Pourquoi j’ai aimé le livre de Karine Miermont, puisque on l’aura deviné je l’ai beaucoup apprécié, parce qu’il est entré en résonances fortes, avec mes expériences de la forêt vosgienne, de la nature. La narratrice nous décrit avec une extrême sensibilité ses propres ressentis dans un style poétique,fervent, parfois critique afin de les mettre à notre portée, nous enseignant que nous sommes intimement reliés au monde vivant, comme les arbres, les rivières, tissés des mêmes flux complexes de matière, d’énergie, d’esprit.

Vies de forêt se veut être également un grand et beau moment de partage entre l’auteure et nous, celle-ci nous fait là un don précieux, alors sachons le recevoir, qui que nous soyons, compagnon de longue date des milieux naturels ou novice en la matière !
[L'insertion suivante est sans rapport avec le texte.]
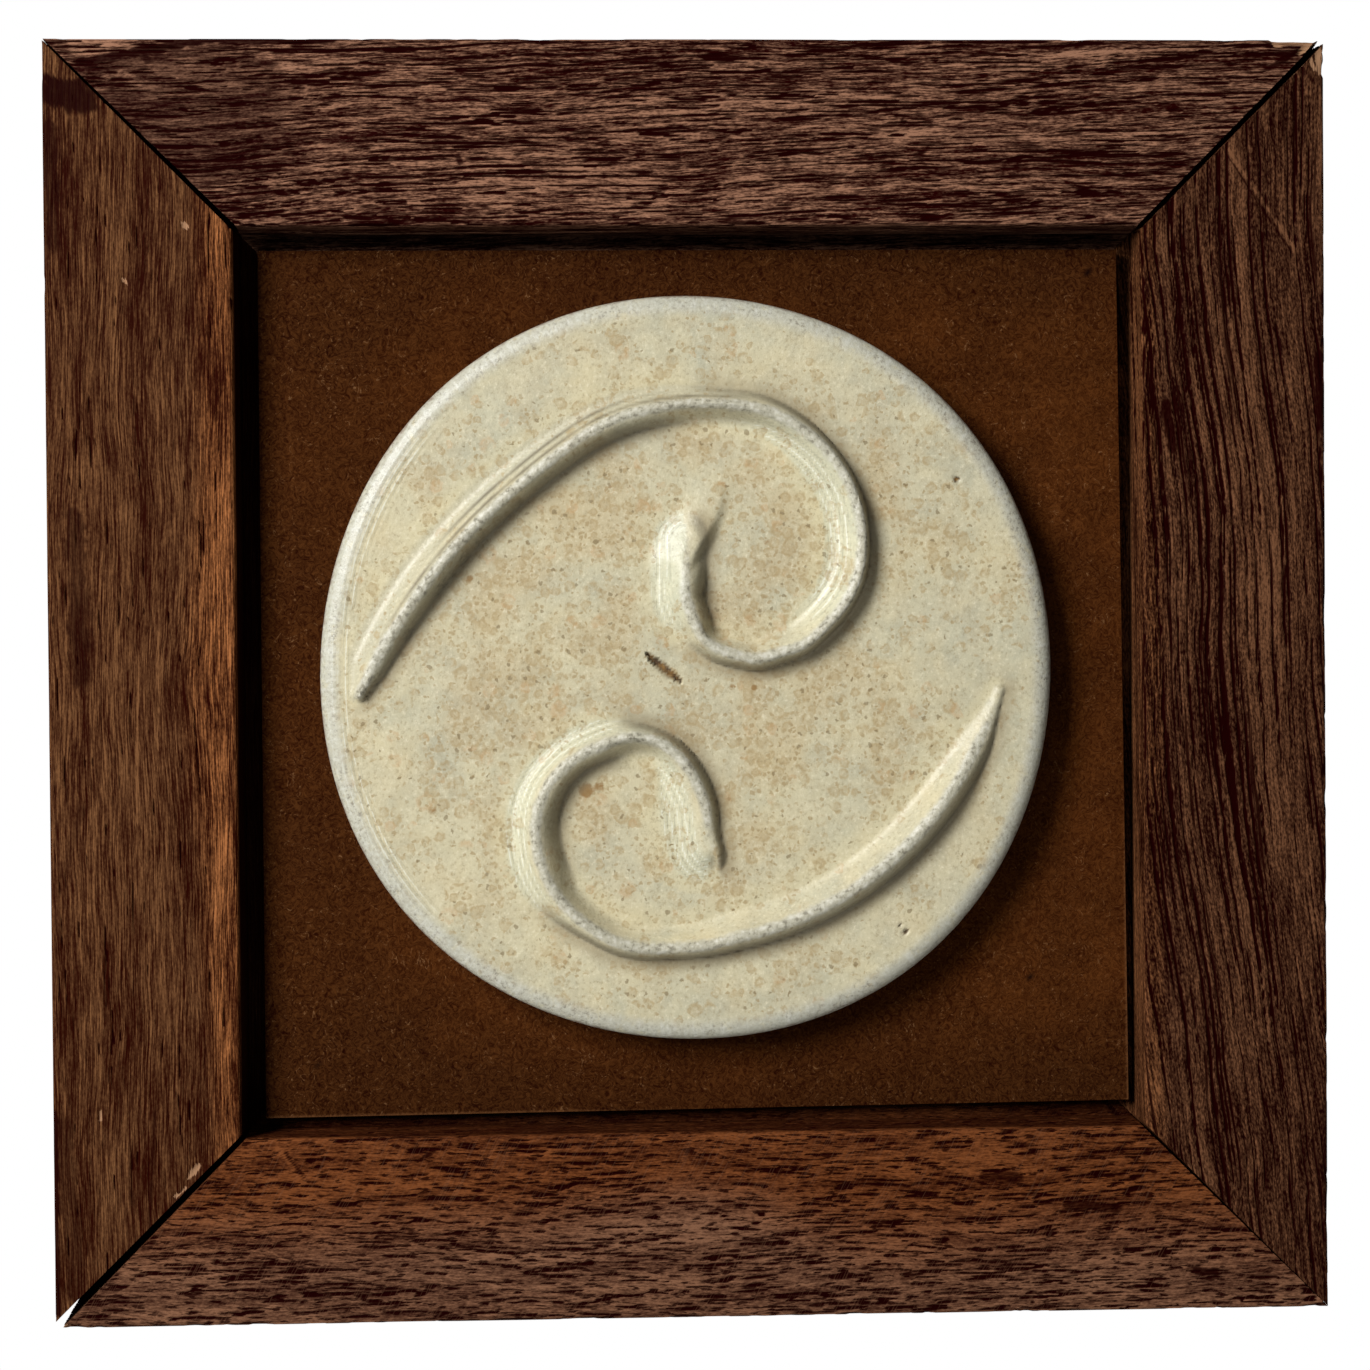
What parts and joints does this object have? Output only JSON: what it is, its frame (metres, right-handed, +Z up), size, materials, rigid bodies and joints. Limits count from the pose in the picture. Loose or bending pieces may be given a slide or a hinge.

« Approcher ce qui nous fuit…Mais il y a là un besoin, une envie, une curiosité attisée, qui devient récompense lorsqu’on voit, lorsque l’on entend, l’on sent, lorsque l’on capture un instant l’image d’un animal, ou un son, une odeur, une trace, un indice, qui sinon nous échapperaient, si l’on n’était pas concentré, silencieux, replié, en retrait, caché, comme seul ».